Examine the material below. Gather every line in which the string "part" appears.

--- Task data ---
= = = =
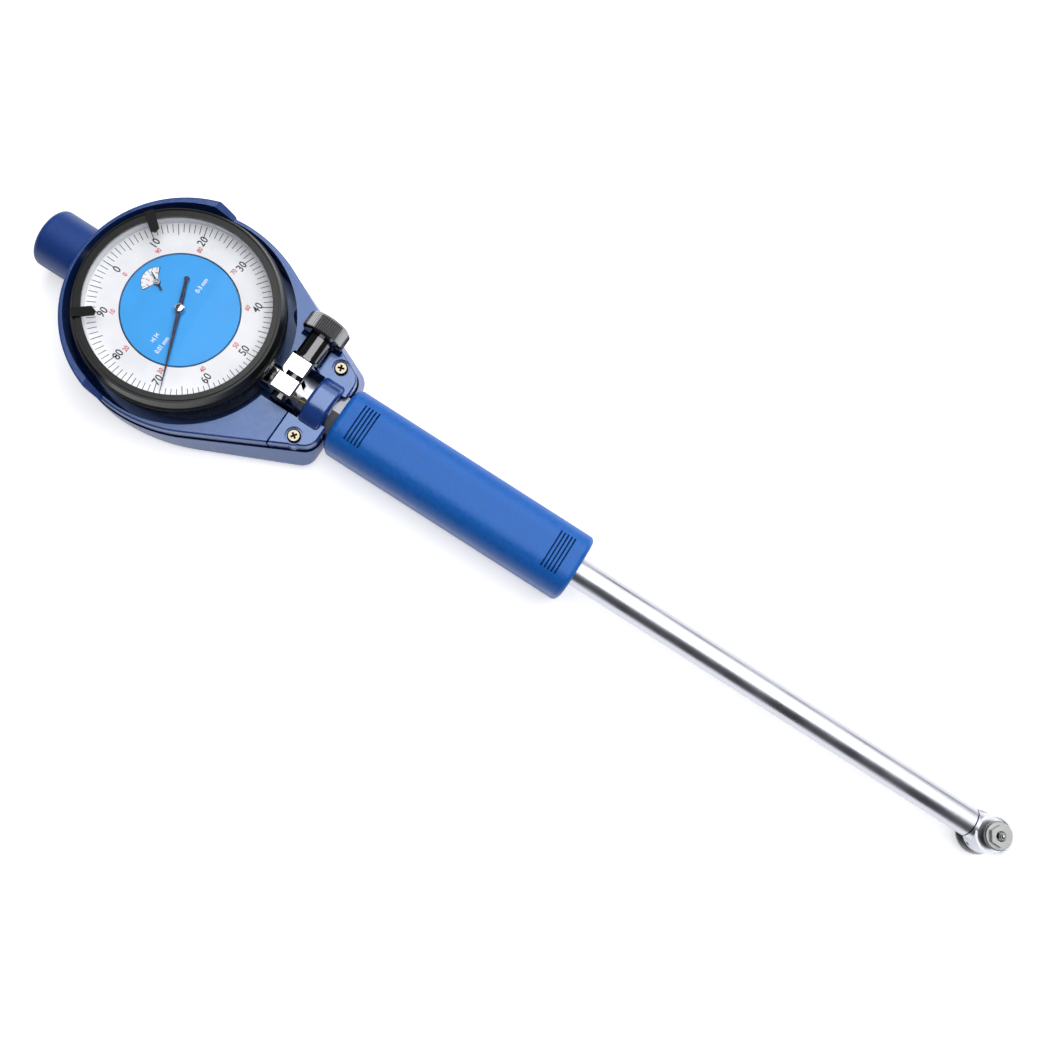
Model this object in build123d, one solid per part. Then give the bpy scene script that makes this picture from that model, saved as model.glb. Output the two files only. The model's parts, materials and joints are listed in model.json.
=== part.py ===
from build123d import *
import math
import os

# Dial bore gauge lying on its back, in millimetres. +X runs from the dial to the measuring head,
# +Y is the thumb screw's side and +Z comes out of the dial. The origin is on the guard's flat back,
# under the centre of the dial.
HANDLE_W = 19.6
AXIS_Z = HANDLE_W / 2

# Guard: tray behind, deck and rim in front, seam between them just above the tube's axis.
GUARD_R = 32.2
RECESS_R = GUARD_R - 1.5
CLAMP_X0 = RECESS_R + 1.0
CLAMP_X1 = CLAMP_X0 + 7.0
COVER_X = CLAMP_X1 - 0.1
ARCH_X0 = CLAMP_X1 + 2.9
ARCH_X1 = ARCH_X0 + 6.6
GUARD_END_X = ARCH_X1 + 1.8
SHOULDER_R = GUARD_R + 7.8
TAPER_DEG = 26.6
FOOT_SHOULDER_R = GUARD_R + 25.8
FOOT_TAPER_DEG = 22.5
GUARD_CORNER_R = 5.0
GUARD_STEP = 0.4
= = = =
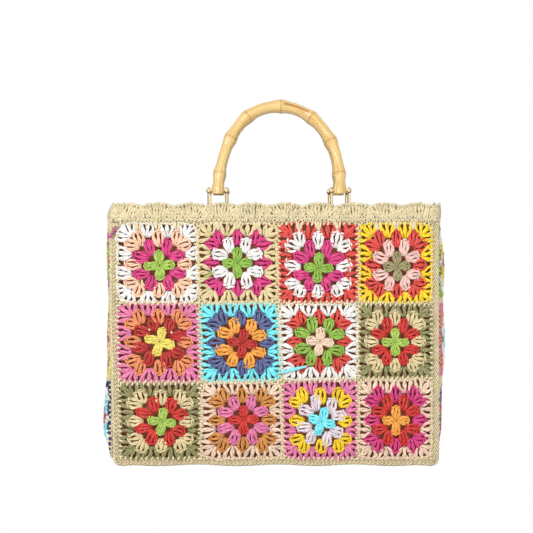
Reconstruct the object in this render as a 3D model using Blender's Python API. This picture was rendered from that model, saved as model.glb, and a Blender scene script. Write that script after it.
= = = =
--- Exercise response ---
Model this object in build123d, one solid per part. Then give the bpy scene script that makes this picture from that model, saved as model.glb. Output the two files only. The model's parts, materials and joints are listed in model.json.
=== part.py ===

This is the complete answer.